Le réquisitoire est implacable: ils ne se sentent plus pisser, tous ignobles autant qu'ils sont, et ils ne savent même plus vomir, il était temps de mettre le holà. La mort donc. C'est bien fait! Macé-Scaron écrit cash, sans fausse monnaie. Si c'est un peu bâclé, ça sera plus vrai. Plus malin. Plus actuel. Comme un polar. C'est comme ça. J'en étais resté à "Trébizonde avant l'oubli" (1990), son premier roman, qui penchait plutôt vers le marbre (à la Gracq) ou le bronze antique. Le choc! Il a changé, Joseph.

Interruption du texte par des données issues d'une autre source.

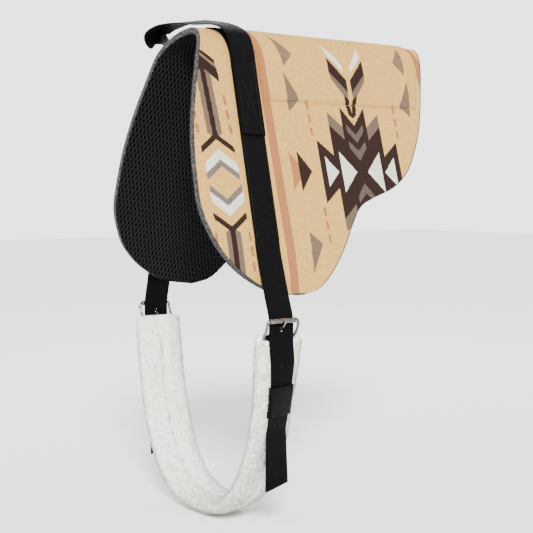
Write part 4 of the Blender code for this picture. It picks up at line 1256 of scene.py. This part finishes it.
def bridle_leather():
    """Black bridle leather: smooth with a fine grain, waxed, its gloss varying over slow creases.
    """
    material, add = start_material("waxed_bridle_leather", 0.42)
    place = add("TexCoord").outputs["Object"]
    # Grain of 0.9 mm pebbles over slow creases of 12 mm
    grain = add("TexVoronoi", {0: place, "Scale": 1 / (0.9 * MM)})
    slow = add("TexNoise", {0: place, "Scale": 1 / (12 * MM)})
    both = add("Math", {0: grain, 1: slow}, operation="ADD")
    rough = add("MapRange", {0: slow, 1: 0.3, 2: 0.7, 3: 0.36, 4: 0.55})
    bump = add("Bump", {"Strength": 0.3, "Distance": 0.3 * MM, "Height": both})
    return shaded(material, {"Base Color": bpy.context.scene.pad_colours.leather,
                             "Roughness": rough, "Normal": bump, "Specular IOR Level": 0.04})


def rounded_box(width, depth, radius, count):
    """Points and outward directions round a box with rounded corners, count to each corner."""
    points, away = [], []
    for k, (sx, sy) in enumerate(((1, 1), (-1, 1), (-1, -1), (1, -1))):
        turn = np.radians(np.linspace(90 * k, 90 * k + 90, count))
        way = np.column_stack([np.cos(turn), np.sin(turn)])
        points.append([sx * (width / 2 - radius), sy * (depth / 2 - radius)] + radius * way)
        away.append(way)
    return np.vstack(points), np.vstack(away)


def make_keepers():
    """Leather loops round the tails, with a pressed line near each edge."""
    pad, tack = sizes()
    leather = bridle_leather()
    bottom = tack.fleece / 2 - keeper_sunk
    top = tack.fleece / 2 + pad.gap + tack.webbing + keeper_slack
    ring, away = rounded_box(tack.webbing_width + 1.2 * MM, top - bottom, 1.2 * MM, 6)
    ring = ring + [0.0, (top + bottom) / 2]
    edge, _ = rounded_box(tack.keeper_height, tack.keeper_wall, 0.8 * MM, 4)
    face = np.linspace(0.46, -0.46, 41)[1:-1] * tack.keeper_height
    pressed = 0.32 * MM * np.exp(-((np.abs(face) - 0.43 * tack.keeper_height) / (0.7 * MM)) ** 2)
    section = np.vstack([edge[:4], np.column_stack([face, 0.5 * tack.keeper_wall - pressed]),
                         edge[4:]])
    wall = section[:, 1] + tack.keeper_wall / 2
    for side, prefix in ((-1, "near"), (1, "far")):
        distance = tack.keeper_place + tack.keeper_height / 2 - section[:, 0]
        rings = girth_point(girth_side(side, distance) + 0 * ring[:, :1],
                            ring[:, :1] + away[:, :1] * wall, ring[:, 1:] + away[:, 1:] * wall)
        piece = looped_mesh(prefix + "_leather_keeper", rings, leather)
        finish_piece(piece, "girth", "leather", prefix + "_keeper")


def stitch_row(line, normals):
    """Stitches along a line: flat-ended hexagons that dip at both ends, one to each pitch.

    Each covers two thirds of its pitch, and its height follows half a sine. The result holds
    four rings of six points for each stitch.
    """
    run = run_of(line)
    count = max(1, int(run[-1] / stitch_pitch))
    at = (np.arange(count)[:, None] + 0.5 + np.linspace(-0.33, 0.33, 4)) * run[-1] / count
    middle, up = (np.stack([np.interp(at, run, field[:, axis]) for axis in range(3)], -1)
                  for field in (line, normals))
    up = unit(up)
    beside = np.cross(unit(np.gradient(middle, axis=1)), up)
    middle = middle + stitch_rise * np.sin(math.pi * np.linspace(0, 1, 4))[:, None] * up
    spin = 2 * math.pi * np.arange(6)[:, None] / 6
    return (middle[:, :, None] + thread_radius * np.cos(spin) * beside[:, :, None]
            + thread_radius * np.sin(spin) * up[:, :, None])


def make_stitches():
    """Thread in the seat's seam, along the strap's edges and round the handle's sewn roots."""
    pad, tack = sizes()

    def laid(along, across, lift):
        """A row of stitches on the cut, at a height over the flat cloth."""
        low, high = (fold_point(along, across, lift + extra) for extra in (0.0, 1 * MM))
        return stitch_row(low, high - low)

    share = np.linspace(0, 1, 240)
    seam, strap = [], []
    for side in (-1, 1):
        along = pad.seat_start + share * (pad.seat_end - pad.seat_start)
        across = side * pad.seat_half_width + 0 * along
        keep = along < np.minimum(pad.seat_end, cut_edges(across)[1] - pad.seat_inset)
        seam.append(laid(along[keep], across[keep], -seam_sunk))
    across = pad.seat_half_width * (2 * share - 1)
    seam.append(laid(pad.seat_start + 0 * across, across, -seam_sunk))
    top = strap_lift + tack.webbing + 0.2 * MM
    across = 0.985 * tack.leaves_share * pad.half_drop * (2 * share - 1)
    for edge in (-0.43, 0.43):
        strap.append(laid(strap_middle(across) + edge * tack.webbing_width, across, top))
    # A box with both its diagonals on each root
    x, y = 0.36 * tack.webbing_width, 0.5 * tack.root_length - 6 * MM
    box = np.array([(-x, -y), (x, -y), (x, y), (-x, y), (-x, -y), (x, y), (x, -y), (-x, y)])
    box = np.vstack([np.linspace(a, b, 30, endpoint=False) for a, b in zip(box, box[1:])])
    for side in (-1, 1):
        across = side * (tack.root_start + 0.5 * tack.root_length) + box[:, 1]
        strap.append(laid(strap_middle(across) + box[:, 0], across, top + pad.gap + tack.webbing))
    for thread, slot, rows in (("tan", "cover", seam), ("webbing", "webbing", strap)):
        rings = np.concatenate(rows)
        first = 24 * np.arange(len(rings))[:, None, None]
        faces = [(kind + first).reshape(-1, kind.shape[-1]) for kind in capped(rings[0])]
        piece = new_mesh(thread + "_thread", rings, faces, sewing_thread(thread))
        finish_piece(piece, "pad", slot)


def sewing_thread(name):
    """Bonded polyester thread: smooth and a little glossy."""
    material, _ = start_material(name + "_polyester_thread", 0.45)
    return shaded(material, {"Base Color": getattr(bpy.context.scene.pad_colours, name),
                             "Specular IOR Level": 0.25})


class Steps:
    """Runs an operator's steps in order."""

    def execute(self, context):
        for step in self.steps:
            step()
        return {"FINISHED"}


class PAD_OT_stage(Steps, bpy.types.Operator):
    """Set up the floor, the light and the camera"""
    bl_idname = "pad.stage"
    bl_label = "Stage"
    steps = (make_stage,)


class PAD_OT_layers(Steps, bpy.types.Operator):
    """Build the cover, felt, liner and seat"""
    bl_idname = "pad.layers"
    bl_label = "Layers"
    steps = (make_cover, make_felt, make_liner, make_seat)


class PAD_OT_straps(Steps, bpy.types.Operator):
    """Build the webbing strap, the grab handle and the girth's webbing"""
    bl_idname = "pad.straps"
    bl_label = "Straps"
    steps = (make_strap, make_handle, make_girth_webbing)


class PAD_OT_fleece(Steps, bpy.types.Operator):
    """Build the fleece sleeve and its pile"""
    bl_idname = "pad.fleece"
    bl_label = "Fleece"
    steps = (make_fleece,)


class PAD_OT_fittings(Steps, bpy.types.Operator):
    """Build the roller buckles and the leather keepers"""
    bl_idname = "pad.fittings"
    bl_label = "Buckles and keepers"
    steps = (make_buckles, make_keepers)


class PAD_OT_stitches(Steps, bpy.types.Operator):
    """Build the thread of the seat's seam, the strap and the handle's roots"""
    bl_idname = "pad.stitches"
    bl_label = "Stitches"
    steps = (make_stitches,)


class PAD_PT_sidebar(bpy.types.Panel):
    """Sizes, colours and one button for each group of pieces"""
    bl_idname = "PAD_PT_sidebar"
    bl_label = "Bareback pad"
    bl_space_type = "VIEW_3D"
    bl_region_type = "UI"
    bl_category = "Bareback pad"

    def draw(self, context):
        for group in (context.scene.pad_sizes, context.scene.tack_sizes,
                      context.scene.pad_colours):
            box = self.layout.box()
            for key in group.bl_rna.properties.keys():
                if key not in ("rna_type", "name"):
                    box.prop(group, key)
        for item in operators:
            self.layout.operator(item.bl_idname)


operators = (PAD_OT_stage, PAD_OT_layers, PAD_OT_straps, PAD_OT_fleece, PAD_OT_fittings,
             PAD_OT_stitches)
classes = (PadSizes, TackSizes, PadColours, *operators, PAD_PT_sidebar)


def register():
    """Register the classes and hang the sizes and colours on the scene."""
    for item in classes:
        bpy.utils.register_class(item)
    bpy.types.Scene.pad_sizes = PointerProperty(type=PadSizes)
    bpy.types.Scene.tack_sizes = PointerProperty(type=TackSizes)
    bpy.types.Scene.pad_colours = PointerProperty(type=PadColours)


def unregister():
    """Take the sizes, the colours and the classes away again."""
    for name in ("pad_sizes", "tack_sizes", "pad_colours"):
        delattr(bpy.types.Scene, name)
    for item in reversed(classes):
        bpy.utils.unregister_class(item)


def main():
    """Register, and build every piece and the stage."""
    register()
    bpy.ops.pad.stage()
    bpy.ops.pad.layers()
    bpy.ops.pad.straps()
    bpy.ops.pad.fleece()
    bpy.ops.pad.fittings()
    bpy.ops.pad.stitches()


if __name__ == "__main__":
    main()
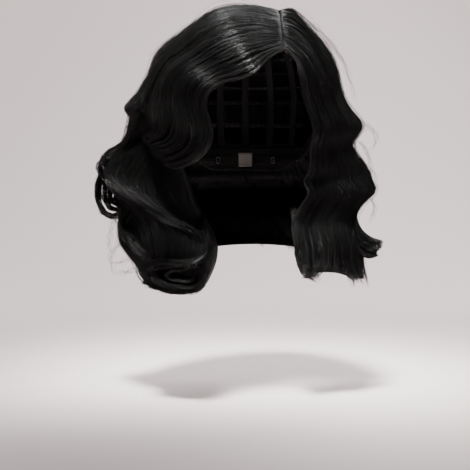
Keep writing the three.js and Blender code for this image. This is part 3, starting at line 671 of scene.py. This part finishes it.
def lock_strands(name, sheet, start, end, rng, count, clumps, ragged=0.06, gather=0.7,
                 inner_share=0.12, stray_share=0.05, mess=1.0):
    """The loose fibres of a lock, gathered into clumps and twigs that follow the flow."""
    twigs = clumps * TWIGS_IN_CLUMP
    places = np.linspace(0, 1, FIBRE_STEPS)
    width = (end - start) / clumps
    fade = np.interp(places, [0, 0.12, 1], [0, 1, 1])[None, :]
    centre = start + width * (np.arange(clumps) + 0.5 + rng.uniform(-0.25, 0.25, clumps))
    clump = rng.integers(0, clumps, count)
    twig = clump * TWIGS_IN_CLUMP + rng.integers(0, TWIGS_IN_CLUMP, count)
    offset = rng.uniform(-0.6, 0.6, twigs)[twig] + rng.normal(0, 0.12, count)

    def wobble(knots, clump_size, twig_size, fibre_size):
        """Clumps, twigs and single fibres wander, each more finely than the last."""
        return (wander(rng, clumps, places, knots, clump_size)[clump]
                + wander(rng, twigs, places, 9, twig_size)[twig] * mess
                + wander(rng, count, places, 12, fibre_size) * mess) * fade

    drift = wobble(6, 0.22 * width, 0.09 * width, 0.03 * width)
    closing = np.interp(places, [0, 0.12, 0.7, 1], [1.25, 1.1, 1.0, gather])
    across = centre[clump][:, None] + drift + offset[:, None] * width * closing[None, :]
    across = sheet.width - np.abs(sheet.width - np.abs(across))
    ends = 1 - rng.uniform(0, ragged, clumps)[clump]
    ends *= 1 - rng.uniform(0, ragged * 0.6, twigs)[twig]
    ends *= 1 - rng.uniform(0, ragged * 0.6, count)
    along = places[None, :] * ends[:, None]

    full = sheet.depth(across, along)
    border = np.minimum(across, sheet.width - across) / 0.16
    turn_under = np.clip(1 - border, 0, 1) ** 2 * np.minimum(3.5 * MM, full * 0.4)
    buried = (rng.exponential(0.7 * MM, count) + rng.uniform(0, 1.4 * MM, twigs)[twig]
              + offset ** 2 * 2.2 * MM)
    depth = np.minimum(buried[:, None], full * 0.7) + turn_under
    depth += wobble(7, 0.45 * MM, 0.22 * MM, 0.18 * MM)
    inside = rng.uniform(0, 1, count) < inner_share
    inner_depth = full * (0.97 - 0.2 * rng.uniform(0, 1, count)[:, None])
    depth = np.where(inside[:, None], inner_depth, depth)
    stray = (rng.uniform(0, 1, count) < stray_share) & ~inside
    lift = np.abs(wander(rng, count, places, 7, STRAY_LIFT)) * fade
    depth = np.where(stray[:, None], depth * 0.3 - lift, depth)
    depth += ROOT_DIVE * np.clip(1 - along / 0.05, 0, 1) ** 2

    paths = sheet.point(across, along, depth)
    facing = sheet.look_up(sheet.inward, across, along)
    taper = np.interp(places, [0, 0.04, 0.82, 1], [0.5, 1, 0.9, 0.15])
    radii = FIBRE_RADIUS * rng.uniform(0.75, 1.2, count)
    radii = np.where(stray, radii * 0.6, radii)[:, None] * taper[None, :]
    tint = 0.35 + rng.normal(0, 0.14, twigs)[twig] + rng.normal(0, 0.22, count)
    tint = np.clip(tint, 0, 1)[:, None]
    return tube_mesh(name + "_strands", paths, radii, facing, HAIR, tint)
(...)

Là, on sait tout de suite qu'on n'est pas dans un roman diaphane, crispé, façon Chardonne, domaine réservé jadis au président Mitterrand et aux jeunes filles de province qui ont les yeux bleus et une licence de lettres. L'auteur annonce d'emblée la couleur, avec lui on ne va pas s'ennuyer, notamment avec de la psychologie et des imparfaits du subjonctif, même si - et ça s'entend, par endroits, comme un trot de cheval sur une cour pavée dans un roman de Barbey - l'auteur reste, indécrottablement, un littéraire. L'argot, en français, est une poétique, comme disait Verlaine. On n'hésitera pas à dire: cul ou bite, sans italiques et sans guillemets, si l'occasion se présente, et elle se présente nombreusement. Je note que le premier mot du livre est : "Gnouff!" - censé traduire un coup de poing dans le buffet.

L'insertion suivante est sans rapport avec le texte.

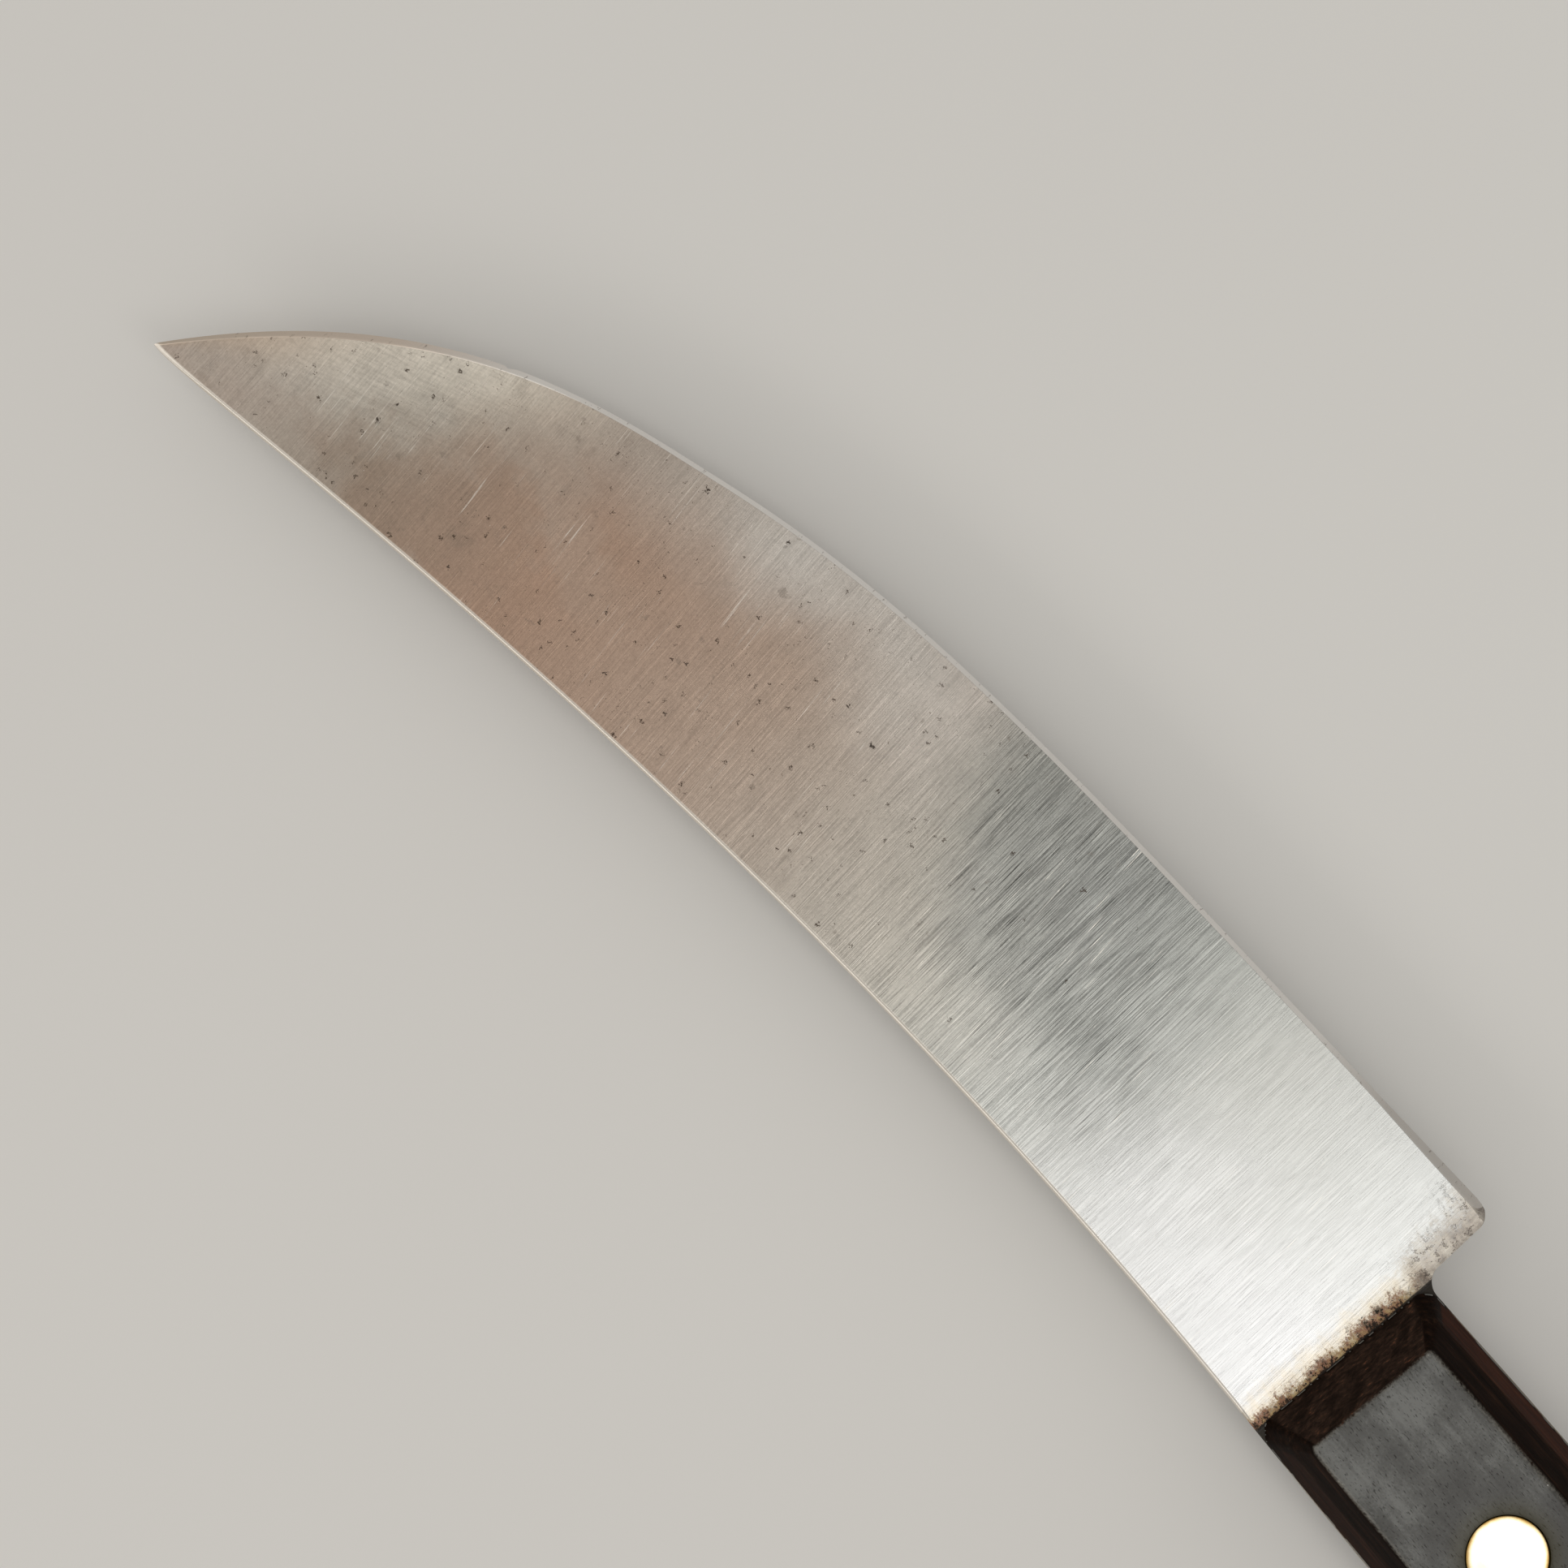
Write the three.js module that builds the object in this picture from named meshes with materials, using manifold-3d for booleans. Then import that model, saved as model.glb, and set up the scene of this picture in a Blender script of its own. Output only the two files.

Le thème se situe quelque part entre "Vanity Fair" et "Les Illusions perdues", sauf que la fiancée du héros s'appelle: Ugo - "champion de lutte à l'huile aux derniers Gay Games de Los Angeles, dans la catégorie mi-lourds". On l'a compris, "Ticket d'entrée" appartient à la veine du roman de moeurs, avec des clefs, dans une version hilare, explicitement gay et joyeusement dévergondée, qui masque une déception, une colère, une mélancolie. Il faudra aller jusqu'au bout de ce jeu de massacres pour entendre ce bel aveu: "Le temps finit toujours par révéler la substance des comédies qu'on se joue. On commence par penser que la vie est merveilleuse et follement excitante, puis, au bout d'un certain temps, on décide qu'elle ne l'est pas, et enfin, on comprend qu'elle l'est mais pas pour soi, et que nous ne sommes et que nous ne serons que des invités au grand banquet social". Diable! Après la noce, la retraite ou la trappe. Après Gatsby, Rancé!
Macé-Scaron s'est mis tout entier dans son livre. Il est honnête et fier. Il sait s'émouvoir. Si une journaliste lui demande: "Un roman vrai?", il répondra par bravade: "Bien sûr"! Il s'expose. Il ose rougir, trembler, hurler. Parce qu'aimer, c'est rougir, trembler ou hurler. Ah ça, c'est sûr, il préfère le harpon à l'épuisette! Son péché (pas si mignon): la noise, les joutes, les duels. "Après une bonne querelle, on se sent plus léger et plus généreux qu'avant", dit Cioran, qu'il cite en tête de son premier chapitre. Il ne résiste pas à un bel esclandre - la vérité, ça éclate, et il croit à la vérité comme un enfant ou comme un journaliste.
Macé-Scaron a longtemps cru qu'il était un bon garçon, un bon mari, un bon père de famille, etc. Il a travaillé dans un journal comme il faut, avec des gens comme il faut. Un jour, il s'est réveillé, il ouvert la fenêtre, il s'est rasé la tête et tatoué les bras. Aujourd'hui, il se venge de toutes ces duperies, il rattrappe le temps qu'il croit avoir perdu. Il s'offre un joli pied de nez à une certaine France et à lui-même. Son ticket d'entrée est un bon de sortie.
A sa façon, et contrairement aux apparences, il a récrit pour nous "Candide ou l'optimisme" de Voltaire. C'est le livre le plus sincère que j'ai lu depuis un bon mois.